**Entries with parts and joints:**
"""

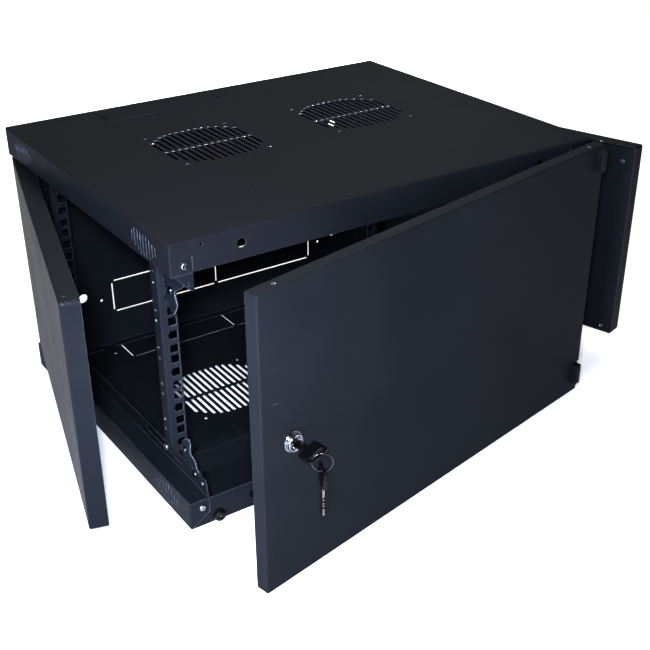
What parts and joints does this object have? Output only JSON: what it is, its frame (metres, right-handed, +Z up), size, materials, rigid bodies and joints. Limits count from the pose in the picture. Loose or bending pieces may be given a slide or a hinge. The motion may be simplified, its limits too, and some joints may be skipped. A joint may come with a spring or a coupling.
{
  "type": "wall mount network cabinet",
  "caption": "Low steel wall cabinet for rack equipment with a locking hinged front door, hinged side panels, punched mounting rails and fan grilles.",
  "frame": {"origin": "centre of the body's underside, midway between the sides and between the front and rear faces of the trays", "axes": "+X to the right seen from the front, +Y from the front to the wall side, +Z up"},
  "size_m": [0.7608, 0.6021, 0.327],
  "materials": {
    "powder_coat": "fine texture powder coat on 1.2 mm steel sheet",
    "catch_steel": "thin coat on pressed steel, bright at the edges",
    "zinc_screws": "zinc plated",
    "black_nuts": "black oxide",
    "chrome_lock": "polished chrome",
    "nickel": "nickel plated",
    "ring_steel": "bright spring steel",
    "plain_steel": "zinc plated steel",
    "key_plastic": "black moulded plastic",
    "black_hinge": "black cast zinc",
    "bumper_rubber": "black rubber"
  },
  "bodies": {
    "cabinet": {"bottom_left_catch_bracket": "catch_steel", "bottom_left_channel": "powder_coat", "bottom_panel": "powder_coat", "bottom_right_catch_bracket": "catch_steel", "bottom_right_channel": "powder_coat", "bracket_nuts": "black_nuts", "bracket_screws": "zinc_screws", "corner_screws": "zinc_screws", "door_bumper": "bumper_rubber", "front_left_rail": "powder_coat", "front_right_rail": "powder_coat", "hinge_screws": "zinc_screws", "lower_cross_member": "powder_coat", "lower_frame_hinge": "black_hinge", "rail_nuts": "black_nuts", "rail_screws": "zinc_screws", "rear_left_rail": "powder_coat", "rear_panel": "powder_coat", "rear_right_rail": "powder_coat", "top_left_catch_bracket": "catch_steel", "top_left_channel": "powder_coat", "top_panel": "powder_coat", "top_right_catch_bracket": "catch_steel", "top_right_channel": "powder_coat", "upper_cross_member": "powder_coat", "upper_frame_hinge": "black_hinge"},
    "door": {"door_leaf": "powder_coat", "upper_door_hinge": "black_hinge", "lower_door_hinge": "black_hinge", "door_hinge_pins": "plain_steel", "lock_barrel": "chrome_lock", "lock_nut": "nickel"},
    "lock_core": {"lock_core": "nickel", "lock_cam": "plain_steel", "cam_screw": "zinc_screws"},
    "key": {"key_head": "key_plastic", "key_blade": "nickel"},
    "key_ring": {"key_ring": "ring_steel"},
    "spare_key": {"spare_key_head": "key_plastic", "spare_key_blade": "nickel"},
    "left_side_panel": {"left_panel_skin": "powder_coat", "left_panel_pins": "plain_steel", "left_latch_guide": "plain_steel"},
    "right_side_panel": {"right_panel_skin": "powder_coat", "right_panel_pins": "plain_steel", "right_latch_guide": "plain_steel"},
    "left_latch": {"left_latch_bolt": "black_nuts"},
    "right_latch": {"right_latch_bolt": "black_nuts"}
  },
  "joints": [
    {"name": "door_hinge", "type": "hinge", "parent": "cabinet", "child": "door", "pos_m": [0.2732, -0.228, 0.1635], "axis": [0, 0, 1], "range_deg": [-11.9, 108.1]},
    {"name": "lock_turn", "type": "hinge", "parent": "door", "child": "lock_core", "pos_m": [-0.219, -0.3399, 0.163], "axis": [-0.2062, 0.9785, 0], "range_deg": [0, 90]},
    {"name": "key_slide", "type": "slide", "parent": "lock_core", "child": "key", "axis": [0.2062, -0.9785, 0], "range_m": [0, 0.024]},
    {"name": "ring_swing", "type": "hinge", "parent": "key", "child": "key_ring", "pos_m": [-0.21035, -0.37609, 0.157], "axis": [-0.5461, -0.8377, 0], "range_deg": [-20, 25]},
    {"name": "spare_key_swing", "type": "hinge", "parent": "key_ring", "child": "spare_key", "pos_m": [-0.21035, -0.37609, 0.1477], "axis": [0.8377, -0.5461, 0], "range_deg": [-25, 25]},
    {"name": "left_panel_hinge", "type": "hinge", "parent": "cabinet", "child": "left_side_panel", "pos_m": [-0.262, 0.203, 0.1635], "axis": [0, 0, 1], "range_deg": [-75.5, 14.5]},
    {"name": "right_panel_hinge", "type": "hinge", "parent": "cabinet", "child": "right_side_panel", "pos_m": [0.262, 0.203, 0.1635], "axis": [0, 0, 1], "range_deg": [-16.5, 73.5]},
    {"name": "left_latch_slide", "type": "slide", "parent": "left_side_panel", "child": "left_latch", "axis": [0, 0, 1], "range_m": [0, 0.005]},
    {"name": "right_latch_slide", "type": "slide", "parent": "right_side_panel", "child": "right_latch", "axis": [0, 0, 1], "range_m": [0, 0.005]}
  ]
}
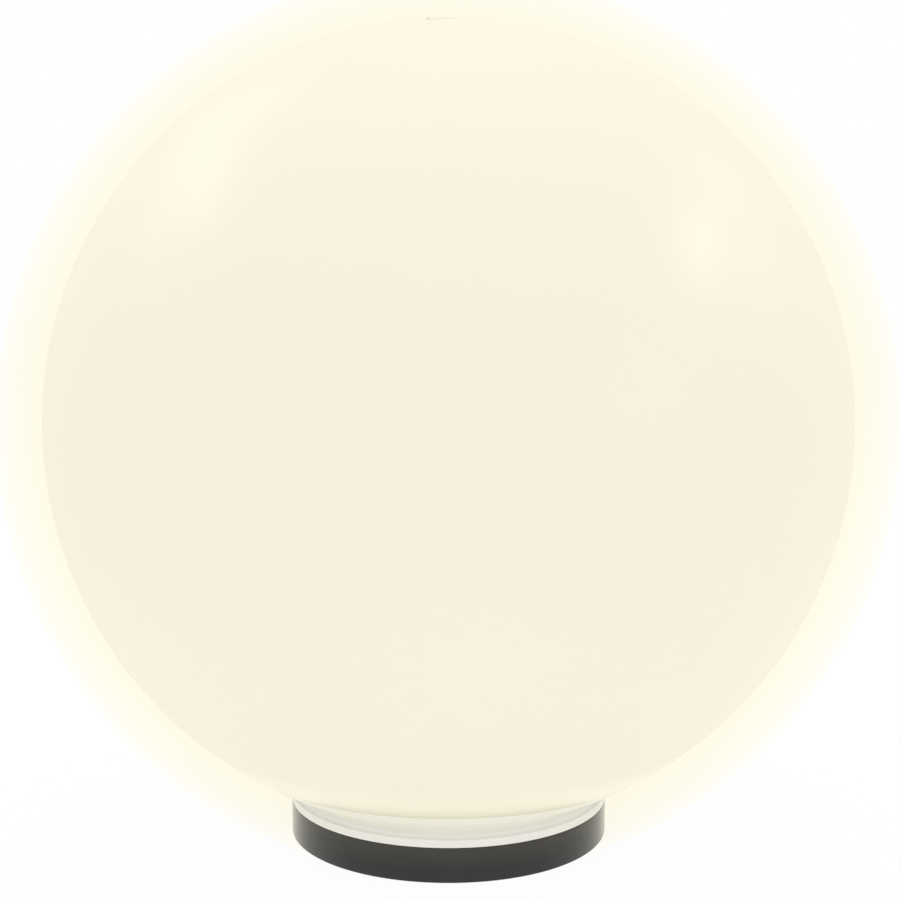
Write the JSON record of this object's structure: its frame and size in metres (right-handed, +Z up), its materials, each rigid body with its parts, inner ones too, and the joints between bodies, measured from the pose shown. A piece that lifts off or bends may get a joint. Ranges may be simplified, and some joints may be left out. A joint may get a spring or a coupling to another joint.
{
  "type": "garden globe light",
  "caption": "Lit opal sphere on a short white neck and a low black base ring, with a twist lock, a lampholder and an LED bulb inside.",
  "frame": {"origin": "centre of the underside of the base ring", "axes": "+Z up through the globe's top, +Y to the back where the cable channel comes out, +X to the right"},
  "size_m": [0.3998, 0.4, 0.4102],
  "materials": {
    "opal_acrylic": "blown opal acrylic, satin to gloss, lit from inside",
    "white_collar": "moulded white plastic, satin",
    "black_base": "moulded black polypropylene, satin",
    "seal_rubber": "black EPDM rubber",
    "white_nylon": "natural nylon, satin",
    "zinc_screw": "zinc plated steel",
    "galvanised_strap": "galvanised sheet steel",
    "porcelain": "glazed white porcelain",
    "nickel_shell": "nickel plated",
    "brass": "plain brass",
    "brown_silicone": "brown silicone insulation",
    "blue_silicone": "blue silicone insulation",
    "tin_contact": "tinned contact",
    "black_insulator": "black insulating glass",
    "bulb_white": "white moulded plastic",
    "bulb_opal": "opal polycarbonate, lit",
    "board_aluminium": "aluminium core board, white mask",
    "led_yellow": "phosphor coated LED chips",
    "green_board": "circuit board with parts"
  },
  "bodies": {
    "base": {"base_housing": "black_base", "base_floor": "black_base", "cable_grommet": "seal_rubber", "cord_clamp": "white_nylon", "clamp_screws": "zinc_screw", "lamp_bracket": "galvanised_strap", "bracket_screws": "zinc_screw", "lampholder_body": "porcelain", "lampholder_shell": "nickel_shell", "centre_contact": "brass", "holder_terminals": "brass", "lampholder_screws": "zinc_screw", "terminal_block": "white_nylon", "terminal_inserts": "brass", "terminal_screws": "zinc_screw", "block_screw": "zinc_screw", "lead_live": "brown_silicone", "lead_neutral": "blue_silicone"},
    "seal": {"neck_seal": "seal_rubber"},
    "globe": {"globe": "opal_acrylic", "globe_cup": "white_collar", "neck_collar": "white_collar"},
    "bulb_foot": {"bulb_contact": "tin_contact"},
    "bulb": {"cap_insulator": "black_insulator", "bulb_cap": "nickel_shell", "bulb_housing": "bulb_white", "bulb_diffuser": "bulb_opal", "led_board": "board_aluminium", "led_chips": "led_yellow", "bulb_driver": "green_board"}
  },
  "joints": [
    {"name": "globe_rise", "type": "slide", "parent": "base", "child": "seal", "axis": [0, 0, 1], "range_m": [0, 0.00226]},
    {"name": "globe_turn", "type": "hinge", "parent": "seal", "child": "globe", "pos_m": [0, 0, 0.0176], "axis": [0, 0, 1], "range_deg": [0, 45]},
    {"name": "bulb_rise", "type": "slide", "parent": "base", "child": "bulb_foot", "axis": [0, 0, 1], "range_m": [0, 0.01815]},
    {"name": "bulb_turn", "type": "hinge", "parent": "bulb_foot", "child": "bulb", "pos_m": [0, 0, 0.0675], "axis": [0, 0, 1], "range_deg": [0, 1800]}
  ],
  "couplings": [
    {"joint": "globe_rise", "follows": "globe_turn", "m_per_rad": 0.0028648},
    {"joint": "bulb_rise", "follows": "bulb_turn", "m_per_rad": 0.0005775}
  ]
}
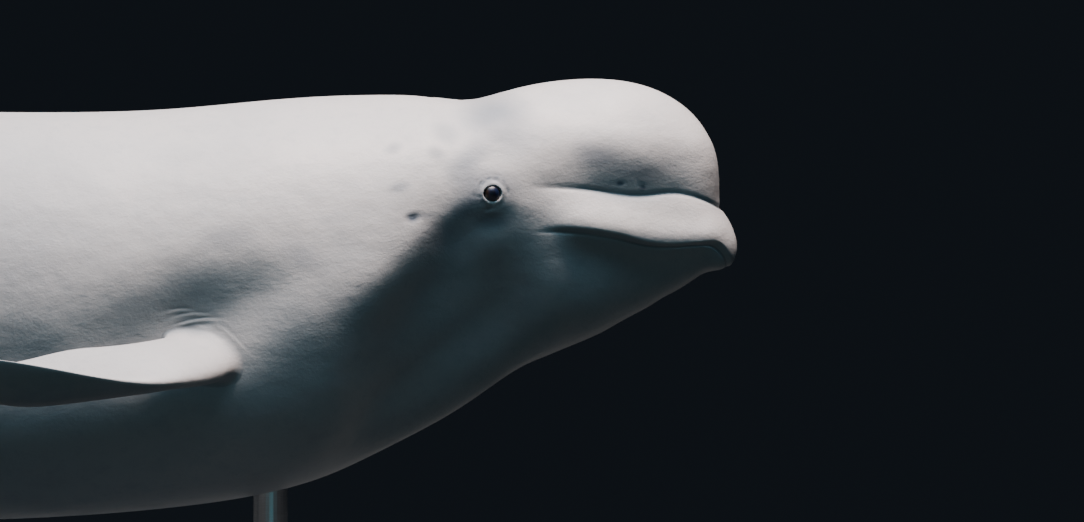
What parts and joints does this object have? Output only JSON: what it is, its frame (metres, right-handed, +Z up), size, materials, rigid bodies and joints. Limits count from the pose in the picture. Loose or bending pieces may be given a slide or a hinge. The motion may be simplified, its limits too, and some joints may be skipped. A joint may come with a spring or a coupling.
{
  "type": "beluga whale display model",
  "caption": "Life-size still model of a beluga whale with domed melon, lipped mouth, paddle flippers and flukes, held level on a flat stand with rods.",
  "frame": {"origin": "middle of the underside of the stand base, on the floor, under the whale's midline and close to its centre of mass", "axes": "+X towards the whale's snout, +Y to its left, +Z up"},
  "size_m": [4.0382, 1.3062, 1.1102],
  "materials": {
    "skin": "satin off-white whale skin, smooth with fine grain and faint grey mottling",
    "eye": "wet dark brown-black eyeball",
    "stand_base": "dark grey satin powder coat",
    "stand_rod": "brushed steel"
  },
  "bodies": {
    "root": {"head": "skin", "lower_jaw": "skin", "neck": "skin", "trunk": "skin", "dorsal_ridge": "skin", "tail_stock": "skin", "fluke_left": "skin", "fluke_right": "skin", "flipper_left": "skin", "flipper_right": "skin", "eye_left": "eye", "eye_right": "eye", "stand_base": "stand_base", "stand_rod_front": "stand_rod", "stand_rod_rear": "stand_rod"}
  },
  "joints": []
}
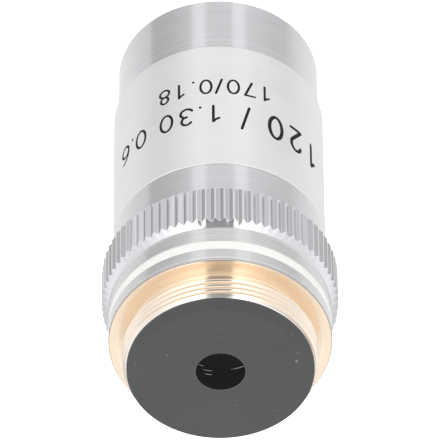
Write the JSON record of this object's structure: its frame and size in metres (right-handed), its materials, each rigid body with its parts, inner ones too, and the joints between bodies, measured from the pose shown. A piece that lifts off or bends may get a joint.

"""

**What the task requires:** Say, as a number only, how many lines of the data contain "rigid".

**Solved problem:** 4